The source went on to state: “If so needed, the option of initiating a judicial enquiry and issuing a subpoena to the company would also be exercised”. According to details trickling out of Rawalpindi, the leadership there appears determined on two things: a) the memo issue carries risks of national proportions and therefore must be thoroughly investigated and taken to its logical conclusion and b) no politics would be played or allowed to be played in deciding the matter.

On the Islamabad political front, however, things may be progressing on a different tangent.
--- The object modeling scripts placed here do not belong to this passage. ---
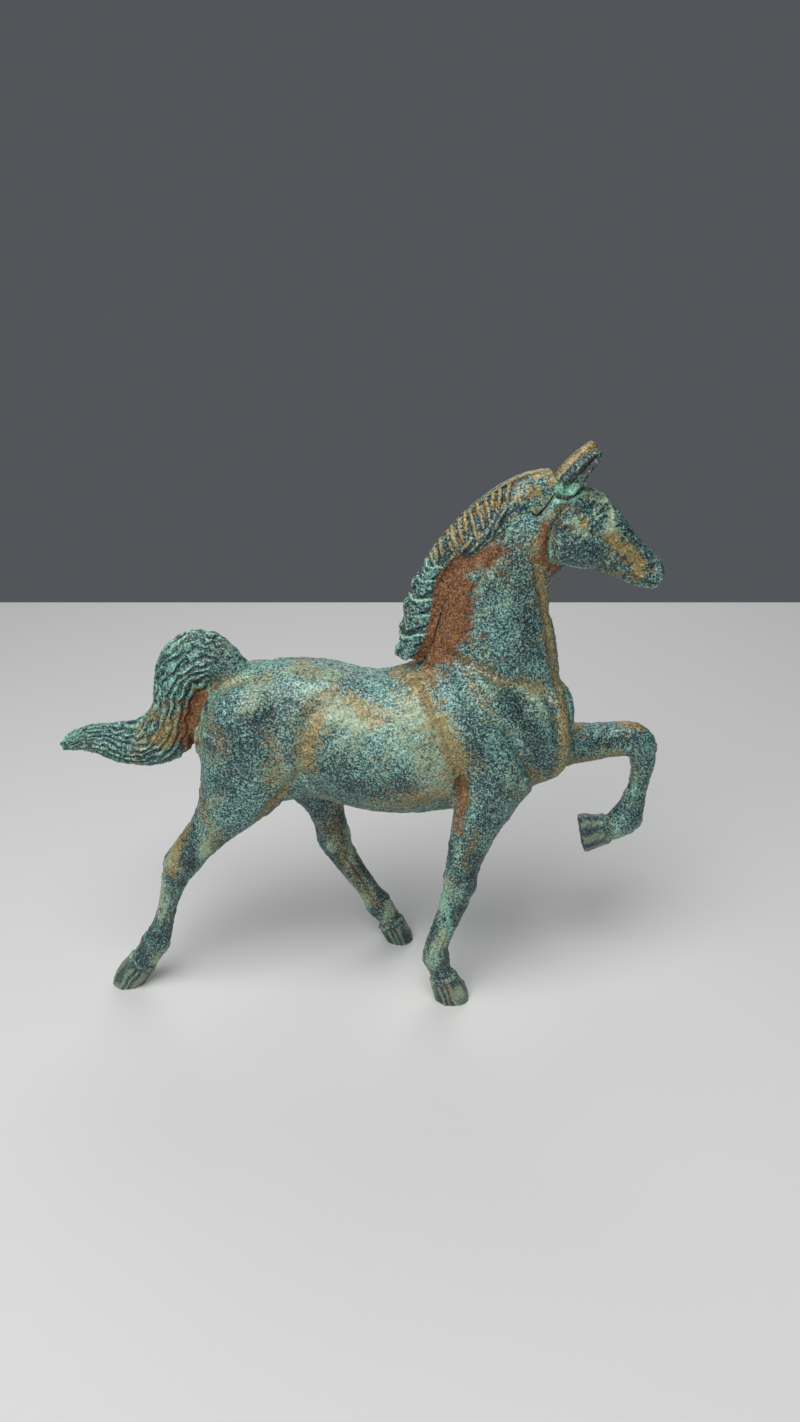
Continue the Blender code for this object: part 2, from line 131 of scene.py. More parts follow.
# ---- creases: outline, half width, depth, height of the lips as a share of the depth ---------
CREASES = [
    ([(7.2, 74.8), (9.6, 72.6), (13.9, 71.2), (18.5, 69), (24, 67.6), (27.8, 65.4)],
     1, 0.5, 0.35),   # neck meets shoulder
    ([(17.6, 92), (15.4, 88.6), (13.3, 84.1), (12.9, 78.4), (13.2, 73.6), (14.6, 71.2)],
     0.7, 0.45, 0.45),   # rear edge of the neck muscle
    ([(24, 91.5), (25.2, 86.7), (26.2, 82), (27.4, 76.3), (28.6, 70.4), (29.6, 65.4)],
     1, 0.5, 0.3),   # groove beside the windpipe
    ([(11.5, 70.6), (13.9, 68.3), (16.4, 64.8), (18.6, 61.7)], 0.9, 0.45, 0.35),
    ([(18.6, 62.4), (20.6, 59.6), (22.7, 56), (24.9, 51.5), (26.7, 46.5)], 1, 0.6, 0.4),
    ([(4.5, 68.8), (7.5, 62.9), (9.9, 57.9), (11.8, 51.8), (12.8, 46.5)], 1.3, 0.6, 0.3),
    ([(11.6, 51), (12.2, 46.5), (12, 42), (11.2, 38.5)], 0.9, 0.7, 0.25),
    ([(26.5, 66.8), (28.8, 62.6), (30.2, 56.5), (30, 51.3), (28, 46.2)], 0.9, 0.5, 0.35),
    ([(30.8, 66.9), (32.1, 60.8), (32.4, 54.6), (31.4, 49.3)], 0.6, 0.25, 0.2),
    ([(-12.8, 65.2), (-15.9, 62.3), (-17.6, 58.3), (-18.2, 53.3), (-17.4, 47.6)], 1.4, 0.5, 0.3),
    ([(-18.4, 51), (-21.4, 47.2), (-24.8, 43.4), (-27.5, 39)], 1, 0.45, 0.4),
    ([(-36, 58.5), (-32.5, 60), (-28, 61.2), (-22.5, 63)], 1.2, 0.25, 0.3),
    ([(-37, 61), (-37.4, 56), (-37.4, 50), (-36.9, 44)], 0.8, 0.25, 0.25),
    # head
    ([(29.4, 100.8), (27.6, 98), (26.8, 95), (26.9, 92), (28.2, 89.2)], 0.8, 0.75, 0.2),
    ([(28.6, 97), (30.4, 96.7), (32.4, 96.2), (34.5, 95.8), (36.4, 94.9), (37.4, 93.5), (37.5, 92.1),
      (36.8, 90.4)], 0.42, 0.4, 0.25),
    ([(38.6, 91.6), (40.4, 90.2), (42, 89.2)], 0.5, 0.22, 0.3),
    ([(36.8, 97.4), (39, 96), (41.4, 94), (43.6, 92)], 0.5, 0.25, 0.3),
    ([(47.8, 86.3), (46.2, 86), (44.4, 86.4), (42.6, 87.2), (40.9, 88.4)], 0.36, 0.55, 0.45),
    ([(36, 88.6), (38.4, 88.4), (40.4, 87.4)], 0.36, 0.25, 0.4),
    ([(33.8, 103.6), (35.8, 102), (37.8, 99.9), (39.6, 97.7)], 0.45, 0.2, 0.25),
    ([(30.6, 99.8), (32.6, 99.2), (33.4, 98.2)], 0.6, 0.3, 0.25),
]

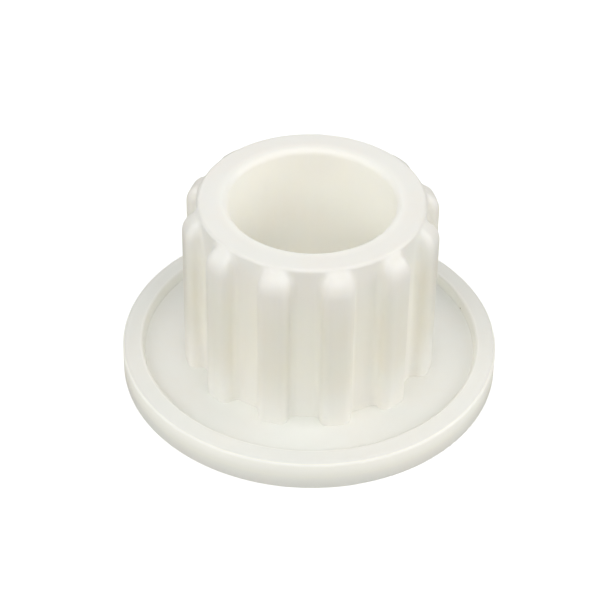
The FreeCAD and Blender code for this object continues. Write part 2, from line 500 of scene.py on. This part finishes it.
# the socket bush is a denser, duller moulding
bushPlastic = {
    **mouldedPlastic,
    "plastic": (0.9, 0.9, 0.86),
    "edgeHighlightAndScuffColour": (0.94, 0.94, 0.9),
    "roughness": 0.5,
    "grainDepth": 0.4,
    "scuffing": 0.6,
}
bushAcetal = makePlastic("bushAcetal", bushPlastic)
dress("drive_insert", bushAcetal)
print("socket bush dressed")


def awayFromAxis(azimuth, elevation):  # a unit vector out from the gear, turned in degrees from the -Y side
    turn = math.radians(azimuth)
    rise = math.radians(elevation)
    return Vector((
        math.sin(turn) * math.cos(rise),
        -math.cos(turn) * math.cos(rise),
        math.sin(rise),
    ))


cameraPlace = {
    "azimuth": -13.19,  # degrees, turned round the gear's axis from the -Y side
    "elevation": 38.98,
    "distance": 241.8 * mm,
    "standHeight": 11 * mm,  # the point on the axis that the distance is measured from
    "aimRight": -1.16 * mm,
    "aimUp": -1.38 * mm,
    "roll": 0.9,
    "lens": 124.9,
    "sensorWidth": 36,
    "nearLimit": 10 * mm,
    "farLimit": 10,
}


def makeCamera(place):
    azimuth = math.radians(place["azimuth"])
    right = Vector((math.cos(azimuth), math.sin(azimuth), 0))
    back = awayFromAxis(place["azimuth"], place["elevation"])
    up = back.cross(right)
    pivot = Vector((0, 0, place["standHeight"]))
    eye = pivot + back * place["distance"]
    aim = pivot + right * place["aimRight"] + up * place["aimUp"]
    data = bpy.data.cameras.new("camera")
    data.lens = place["lens"]
    data.sensor_width = place["sensorWidth"]
    data.clip_start = place["nearLimit"]
    data.clip_end = place["farLimit"]
    camera = bpy.data.objects.new("camera", data)
    scene.collection.objects.link(camera)
    turn = (aim - eye).to_track_quat("-Z", "Y").to_matrix().to_4x4()
    roll = Matrix.Rotation(math.radians(place["roll"]), 4, "Z")
    camera.matrix_world = Matrix.Translation(eye) @ turn @ roll
    return camera


scene.camera = makeCamera(cameraPlace)
print("camera set")


studio = {
    "floorSize": 3.0,
    "floorGap": 0.02 * mm,  # keeps the floor and the flange's underside from sharing a plane
    "floorColour": (0.5, 0.49, 0.46),
    "floorRoughness": 0.9,
    "floorGloss": 0.1,
    "floorLift": 0.75,  # added only where the camera looks at the floor, so it stays near white
    "skyStrength": 0.03,
    "boxDistance": 0.9,
    "boxSize": 0.62,
    # each softbox: turn from the camera's side, elevation, brightness
    "softboxes": {
        "frontSoftbox": (0, 50, 2.6),
        "frontLeftSoftbox": (-45, 40, 2.2),
        "frontRightSoftbox": (45, 40, 1.6),
        "leftSoftbox": (-90, 25, 2.2),
        "rightSoftbox": (90, 25, 3.2),
        "backPanel": (180, 12, 1.2),
        "backSoftbox": (180, 60, 1.4),
        "underLamp": (0, -85, 1.6),
    },
}


def makeFloor(values):
    half = values["floorSize"] / 2
    level = -values["floorGap"]
    corners = [(-half, -half, level), (half, -half, level), (half, half, level), (-half, half, level)]
    mesh = bpy.data.meshes.new("floor")
    mesh.from_pydata(corners, [], [(0, 1, 2, 3)])
    floor = bpy.data.objects.new("floor", mesh)
    scene.collection.objects.link(floor)
    material = bpy.data.materials.new("paleFloor")
    material.use_nodes = True
    tree = material.node_tree
    shader = tree.nodes["Principled BSDF"]
    shader.inputs["Base Color"].default_value = (*values["floorColour"], 1)
    shader.inputs["Roughness"].default_value = values["floorRoughness"]
    shader.inputs["Specular IOR Level"].default_value = values["floorGloss"]
    shader.inputs["Emission Color"].default_value = white
    path = addNode(tree, "ShaderNodeLightPath")
    lift = mathNode(tree, "MULTIPLY", path.outputs["Is Camera Ray"], values["floorLift"])
    feed(tree, shader.inputs["Emission Strength"], lift)
    # from below the floor is clear, and it lets the lamp under it through, so the underside can be looked at
    side = addNode(tree, "ShaderNodeNewGeometry")
    clear = mathNode(tree, "MAXIMUM", side.outputs["Backfacing"], path.outputs["Is Shadow Ray"])
    feed(tree, shader.inputs["Alpha"], mathNode(tree, "SUBTRACT", 1.0, clear))
    mesh.materials.append(material)


def makeSky(values):
    world = bpy.data.worlds.new("studioSky")
    scene.world = world
    world.use_nodes = True
    tree = world.node_tree
    background = tree.nodes["Background"]
    background.inputs["Color"].default_value = white
    # white to look at, but faint as a light
    path = addNode(tree, "ShaderNodeLightPath")
    strength = mathNode(tree, "MAXIMUM", path.outputs["Is Camera Ray"], values["skyStrength"])
    feed(tree, background.inputs["Strength"], strength)


def makeSoftbox(name, turn, elevation, brightness, values):
    outward = awayFromAxis(cameraPlace["azimuth"] + turn, elevation)
    diskArea = math.pi * (values["boxSize"] / 2) ** 2
    data = bpy.data.lights.new(name, "AREA")
    data.shape = "DISK"
    data.size = values["boxSize"]
    data.energy = brightness * math.pi * diskArea  # a larger disk gets more power and looks as bright
    light = bpy.data.objects.new(name, data)
    scene.collection.objects.link(light)
    light.location = outward * values["boxDistance"]
    light.rotation_mode = "QUATERNION"
    light.rotation_quaternion = (-outward).to_track_quat("-Z", "Y")


makeFloor(studio)
makeSky(studio)
for boxName, (turn, elevation, brightness) in studio["softboxes"].items():
    makeSoftbox(boxName, turn, elevation, brightness, studio)
scene.view_settings.view_transform = "Standard"
print("floor and lights made")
It was learnt that initially President Zardari had favoured the option of relieving Ambassador Haqqani of his responsibilities in a bid to seek a swift resolution to this brewing major political crisis, but now he has been advised against this course of action by an ace legal advisor.

According to sources, the president was warned that an immediate firing of Ambassador Haqqani could be misperceived as the desperate attempt of a “guilty president severing a critical link” and he has been warned that such a move could also begin a domino effect that could reach his office.

In political terms too, the thinking on the hill is now favouring a strong defiant stance, not out of any love for Mr Haqqani, but for the sole purpose that were the Presidency to appear to have “saved its man once again from the all powerful military establishment”, as put by the source, “then it would garner immense indirect political benefit by appearing impregnable and immensely powerful and once again fence-huggers and even others will gravitate towards it.”

Playing politics, in what is an open and shut case of one party lying and the other telling the truth and simply making the guilty pay, is fraught with fatal risks.

Were politics to be played, yet again, it remains to be seen whether the non-civilian establishment will meekly suffer public humiliation and internal institutional discontent by backing down in a matter involving national security, sovereignty and the safety of country’s nuclear assets.